## WHAT YOU NEED TO DO
Drop every picture and give the entries back exactly.

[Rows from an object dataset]

•••

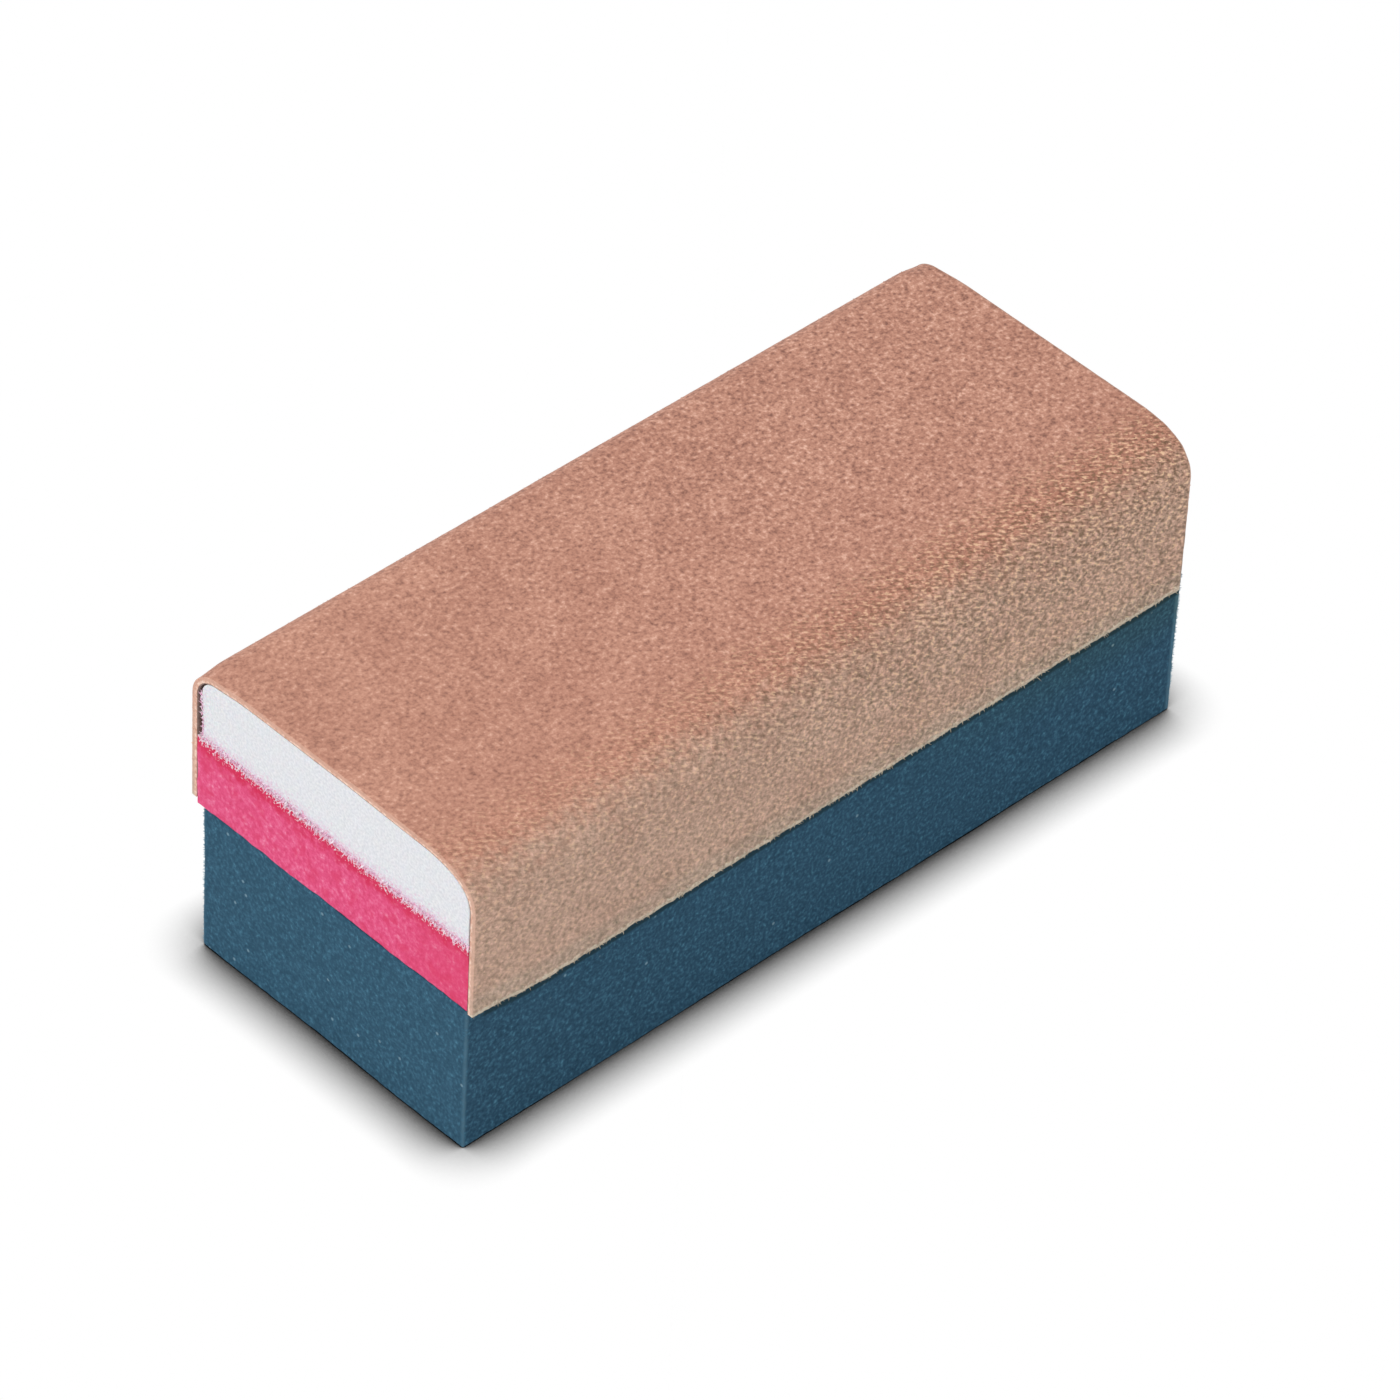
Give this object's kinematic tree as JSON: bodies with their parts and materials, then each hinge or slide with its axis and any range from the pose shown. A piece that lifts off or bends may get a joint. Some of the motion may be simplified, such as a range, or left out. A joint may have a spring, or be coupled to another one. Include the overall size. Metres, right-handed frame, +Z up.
{
  "type": "nail buffer block",
  "caption": "Hand-held nail buffer: a layered foam block with an abrasive sheet folded over its soft rounded top and down both long sides.",
  "frame": {"origin": "centre of the firm base's underside", "axes": "+X along the block, +Y across it towards the side where the pad overhangs the base, +Z up towards the abrasive top"},
  "size_m": [0.07, 0.0292, 0.0256],
  "materials": {
    "base_foam": "fine closed-cell EVA foam, matt",
    "glue": "dried contact adhesive, thin and dull",
    "pad_foam": "medium-density foam, matt, sawn faces",
    "cushion_foam": "soft open-cell foam, matt, torn cells at the edges",
    "sheet_adhesive": "dried sheet adhesive",
    "sheet_backing": "latex paper, pale at its cut edges",
    "grit_coat": "fine aluminium-oxide grit in resin, matt"
  },
  "bodies": {
    "root": {"base_block": "base_foam", "base_glue_line": "glue", "middle_pad": "pad_foam", "cushion_glue_line": "glue", "soft_cushion": "cushion_foam", "sheet_adhesive": "sheet_adhesive", "sheet_backing": "sheet_backing", "abrasive_coat": "grit_coat"}
  },
  "joints": []
}
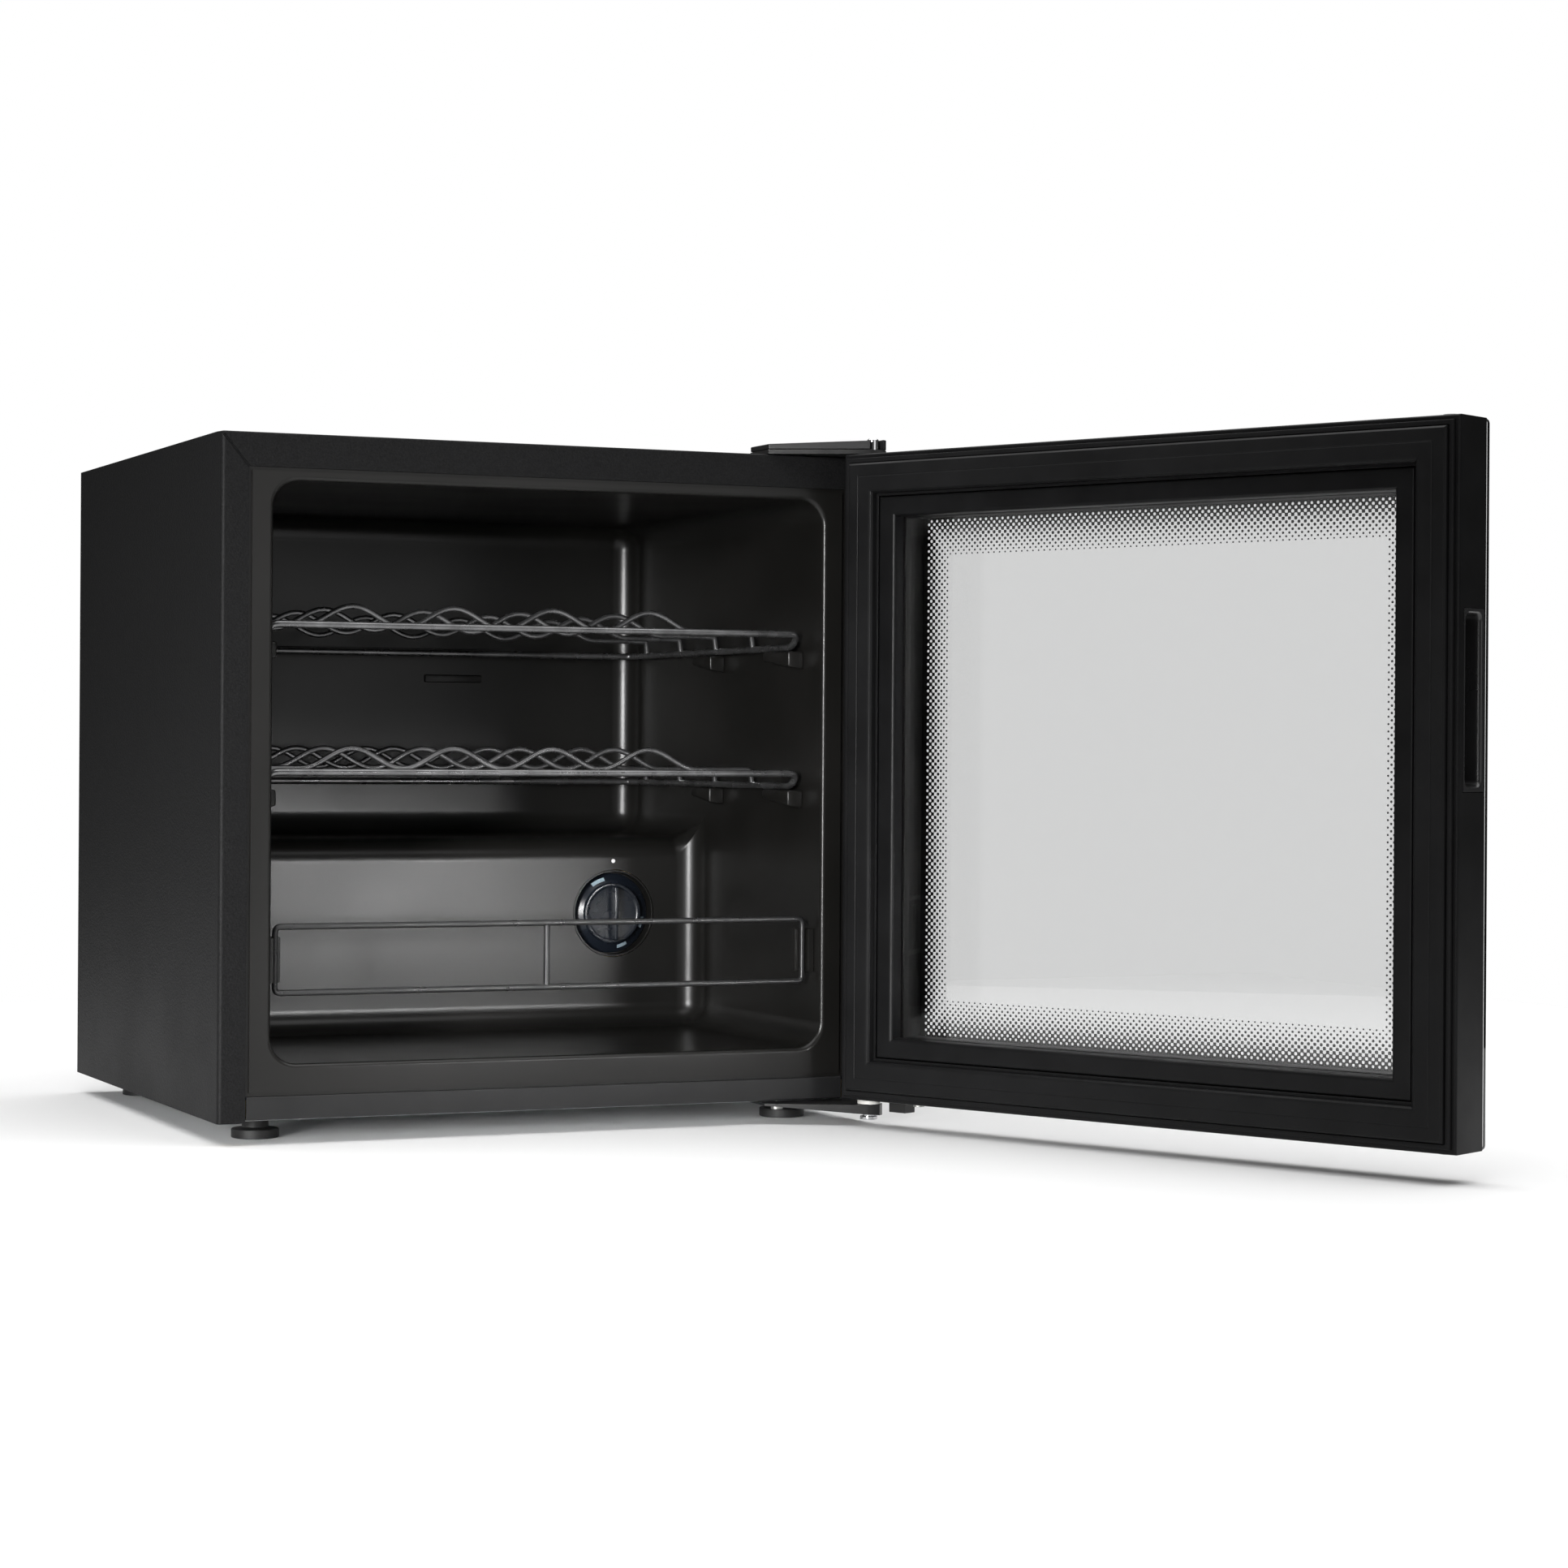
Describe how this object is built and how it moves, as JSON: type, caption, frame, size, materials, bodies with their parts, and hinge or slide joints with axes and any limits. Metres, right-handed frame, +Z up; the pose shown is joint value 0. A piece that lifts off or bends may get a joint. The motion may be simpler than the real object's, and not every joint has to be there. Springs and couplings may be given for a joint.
{
  "type": "wine cooler",
  "caption": "Compact black cooler for wine bottles: foamed cabinet, pull-out wire cradles, front guard rail, dial thermostat, rear compressor and a framed glass door.",
  "frame": {"origin": "middle of the underside of the whole object's box, on the floor, with the door at its rest angle", "axes": "-Y out of the cabinet's door side, +X towards the hinges, +Z up"},
  "size_m": [0.6753, 0.8554, 0.4785],
  "materials": {
    "painted_steel": "satin black sheet",
    "satin_plastic": "satin black",
    "liner_plastic": "semi-gloss charcoal",
    "foam": "foam cells",
    "galvanised": "galvanised sheet",
    "bare_aluminium": "mill finish",
    "black_steel": "black enamel",
    "black_plastic": "matte black",
    "knob_plastic": "semi-gloss blue black",
    "grip_plastic": "semi-gloss black",
    "spacer_plastic": "matte black",
    "gasket_rubber": "satin black",
    "shelf_wire": "dark plated wire",
    "rail_wire": "black coated wire",
    "rubber": "matte",
    "zinc": "zinc plated",
    "chrome": "polished",
    "copper": "bare copper tube",
    "white_plastic": "matte white",
    "glass": "clear, with a printed black border"
  },
  "bodies": {
    "cabinet": {"outer_shell": "painted_steel", "bottom_front_rail": "satin_plastic", "inner_liner": "liner_plastic", "insulation_foam": "foam", "rear_panel": "painted_steel", "compartment_hood": "galvanised", "base_pan": "galvanised", "evaporator_plate": "bare_aluminium", "thermostat_bezel": "liner_plastic", "thermostat_body": "galvanised", "compressor": "black_steel", "compressor_plate": "black_steel", "compressor_grommet_1": "rubber", "compressor_grommet_2": "rubber", "compressor_grommet_3": "rubber", "compressor_grommet_4": "rubber", "terminal_cover": "black_plastic", "drip_tray": "black_plastic", "drain_tube": "black_plastic", "condenser_coil": "black_steel", "condenser_wires": "black_steel", "condenser_bracket_left": "black_plastic", "condenser_bracket_right": "black_plastic", "filter_drier": "copper", "discharge_tube": "copper", "suction_tube": "copper", "cord_gland": "black_plastic", "upper_hinge_plate": "black_steel", "upper_hinge_cover": "satin_plastic", "upper_hinge_pin": "chrome", "upper_hinge_screw_1": "zinc", "upper_hinge_screw_2": "zinc", "lower_hinge_bracket": "black_steel", "lower_hinge_pin": "chrome", "lower_hinge_washer": "white_plastic", "lower_hinge_screw_1": "zinc", "lower_hinge_screw_2": "zinc", "rear_foot_left": "black_plastic", "rear_foot_right": "black_plastic", "bottle_guard_rail": "rail_wire", "guard_rail_clip_left": "liner_plastic", "guard_rail_clip_right": "liner_plastic"},
    "door": {"door_frame": "satin_plastic", "outer_glass": "glass", "inner_glass": "glass", "glass_spacer": "spacer_plastic", "inner_frame": "satin_plastic", "door_gasket": "gasket_rubber", "handle_cup": "grip_plastic", "upper_hinge_bush": "white_plastic", "lower_hinge_bush": "white_plastic", "door_stop_plate": "black_steel", "door_stop_screw": "zinc", "hole_plug_top": "black_plastic", "hole_plug_bottom": "black_plastic"},
    "upper_shelf_body": {"upper_shelf": "shelf_wire"},
    "lower_shelf_body": {"lower_shelf": "shelf_wire"},
    "dial": {"thermostat_dial": "knob_plastic"},
    "left_foot": {"front_foot_left": "black_plastic"},
    "right_foot": {"front_foot_right": "black_plastic"}
  },
  "joints": [
    {"name": "door_swing", "type": "hinge", "parent": "cabinet", "child": "door", "pos_m": [0.12366, -0.00305, 0.24285], "axis": [0, 0, 1], "range_deg": [-115.3, 4.7]},
    {"name": "upper_shelf_pull", "type": "slide", "parent": "cabinet", "child": "upper_shelf_body", "axis": [0, -1, 0], "range_m": [0, 0.22]},
    {"name": "lower_shelf_pull", "type": "slide", "parent": "cabinet", "child": "lower_shelf_body", "axis": [0, -1, 0], "range_m": [0, 0.22]},
    {"name": "dial_turn", "type": "hinge", "parent": "cabinet", "child": "dial", "pos_m": [0.02996, 0.23695, 0.1377], "axis": [0, -1, 0], "range_deg": [-60, 240]},
    {"name": "left_foot_turn", "type": "hinge", "parent": "cabinet", "child": "left_foot", "pos_m": [-0.29684, 0.07395, 0.008], "axis": [0, 0, 1], "continuous": true},
    {"name": "right_foot_turn", "type": "hinge", "parent": "cabinet", "child": "right_foot", "pos_m": [0.09316, 0.07395, 0.008], "axis": [0, 0, 1], "continuous": true}
  ]
}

•••

## FULL RESPONSE
Give this object's kinematic tree as JSON: bodies with their parts and materials, then each hinge or slide with its axis and any range from the pose shown. A piece that lifts off or bends may get a joint. Some of the motion may be simplified, such as a range, or left out. A joint may have a spring, or be coupled to another one. Include the overall size. Metres, right-handed frame, +Z up.
{
  "type": "nail buffer block",
  "caption": "Hand-held nail buffer: a layered foam block with an abrasive sheet folded over its soft rounded top and down both long sides.",
  "frame": {"origin": "centre of the firm base's underside", "axes": "+X along the block, +Y across it towards the side where the pad overhangs the base, +Z up towards the abrasive top"},
  "size_m": [0.07, 0.0292, 0.0256],
  "materials": {
    "base_foam": "fine closed-cell EVA foam, matt",
    "glue": "dried contact adhesive, thin and dull",
    "pad_foam": "medium-density foam, matt, sawn faces",
    "cushion_foam": "soft open-cell foam, matt, torn cells at the edges",
    "sheet_adhesive": "dried sheet adhesive",
    "sheet_backing": "latex paper, pale at its cut edges",
    "grit_coat": "fine aluminium-oxide grit in resin, matt"
  },
  "bodies": {
    "root": {"base_block": "base_foam", "base_glue_line": "glue", "middle_pad": "pad_foam", "cushion_glue_line": "glue", "soft_cushion": "cushion_foam", "sheet_adhesive": "sheet_adhesive", "sheet_backing": "sheet_backing", "abrasive_coat": "grit_coat"}
  },
  "joints": []
}
Describe how this object is built and how it moves, as JSON: type, caption, frame, size, materials, bodies with their parts, and hinge or slide joints with axes and any limits. Metres, right-handed frame, +Z up; the pose shown is joint value 0. A piece that lifts off or bends may get a joint. The motion may be simpler than the real object's, and not every joint has to be there. Springs and couplings may be given for a joint.
{
  "type": "wine cooler",
  "caption": "Compact black cooler for wine bottles: foamed cabinet, pull-out wire cradles, front guard rail, dial thermostat, rear compressor and a framed glass door.",
  "frame": {"origin": "middle of the underside of the whole object's box, on the floor, with the door at its rest angle", "axes": "-Y out of the cabinet's door side, +X towards the hinges, +Z up"},
  "size_m": [0.6753, 0.8554, 0.4785],
  "materials": {
    "painted_steel": "satin black sheet",
    "satin_plastic": "satin black",
    "liner_plastic": "semi-gloss charcoal",
    "foam": "foam cells",
    "galvanised": "galvanised sheet",
    "bare_aluminium": "mill finish",
    "black_steel": "black enamel",
    "black_plastic": "matte black",
    "knob_plastic": "semi-gloss blue black",
    "grip_plastic": "semi-gloss black",
    "spacer_plastic": "matte black",
    "gasket_rubber": "satin black",
    "shelf_wire": "dark plated wire",
    "rail_wire": "black coated wire",
    "rubber": "matte",
    "zinc": "zinc plated",
    "chrome": "polished",
    "copper": "bare copper tube",
    "white_plastic": "matte white",
    "glass": "clear, with a printed black border"
  },
  "bodies": {
    "cabinet": {"outer_shell": "painted_steel", "bottom_front_rail": "satin_plastic", "inner_liner": "liner_plastic", "insulation_foam": "foam", "rear_panel": "painted_steel", "compartment_hood": "galvanised", "base_pan": "galvanised", "evaporator_plate": "bare_aluminium", "thermostat_bezel": "liner_plastic", "thermostat_body": "galvanised", "compressor": "black_steel", "compressor_plate": "black_steel", "compressor_grommet_1": "rubber", "compressor_grommet_2": "rubber", "compressor_grommet_3": "rubber", "compressor_grommet_4": "rubber", "terminal_cover": "black_plastic", "drip_tray": "black_plastic", "drain_tube": "black_plastic", "condenser_coil": "black_steel", "condenser_wires": "black_steel", "condenser_bracket_left": "black_plastic", "condenser_bracket_right": "black_plastic", "filter_drier": "copper", "discharge_tube": "copper", "suction_tube": "copper", "cord_gland": "black_plastic", "upper_hinge_plate": "black_steel", "upper_hinge_cover": "satin_plastic", "upper_hinge_pin": "chrome", "upper_hinge_screw_1": "zinc", "upper_hinge_screw_2": "zinc", "lower_hinge_bracket": "black_steel", "lower_hinge_pin": "chrome", "lower_hinge_washer": "white_plastic", "lower_hinge_screw_1": "zinc", "lower_hinge_screw_2": "zinc", "rear_foot_left": "black_plastic", "rear_foot_right": "black_plastic", "bottle_guard_rail": "rail_wire", "guard_rail_clip_left": "liner_plastic", "guard_rail_clip_right": "liner_plastic"},
    "door": {"door_frame": "satin_plastic", "outer_glass": "glass", "inner_glass": "glass", "glass_spacer": "spacer_plastic", "inner_frame": "satin_plastic", "door_gasket": "gasket_rubber", "handle_cup": "grip_plastic", "upper_hinge_bush": "white_plastic", "lower_hinge_bush": "white_plastic", "door_stop_plate": "black_steel", "door_stop_screw": "zinc", "hole_plug_top": "black_plastic", "hole_plug_bottom": "black_plastic"},
    "upper_shelf_body": {"upper_shelf": "shelf_wire"},
    "lower_shelf_body": {"lower_shelf": "shelf_wire"},
    "dial": {"thermostat_dial": "knob_plastic"},
    "left_foot": {"front_foot_left": "black_plastic"},
    "right_foot": {"front_foot_right": "black_plastic"}
  },
  "joints": [
    {"name": "door_swing", "type": "hinge", "parent": "cabinet", "child": "door", "pos_m": [0.12366, -0.00305, 0.24285], "axis": [0, 0, 1], "range_deg": [-115.3, 4.7]},
    {"name": "upper_shelf_pull", "type": "slide", "parent": "cabinet", "child": "upper_shelf_body", "axis": [0, -1, 0], "range_m": [0, 0.22]},
    {"name": "lower_shelf_pull", "type": "slide", "parent": "cabinet", "child": "lower_shelf_body", "axis": [0, -1, 0], "range_m": [0, 0.22]},
    {"name": "dial_turn", "type": "hinge", "parent": "cabinet", "child": "dial", "pos_m": [0.02996, 0.23695, 0.1377], "axis": [0, -1, 0], "range_deg": [-60, 240]},
    {"name": "left_foot_turn", "type": "hinge", "parent": "cabinet", "child": "left_foot", "pos_m": [-0.29684, 0.07395, 0.008], "axis": [0, 0, 1], "continuous": true},
    {"name": "right_foot_turn", "type": "hinge", "parent": "cabinet", "child": "right_foot", "pos_m": [0.09316, 0.07395, 0.008], "axis": [0, 0, 1], "continuous": true}
  ]
}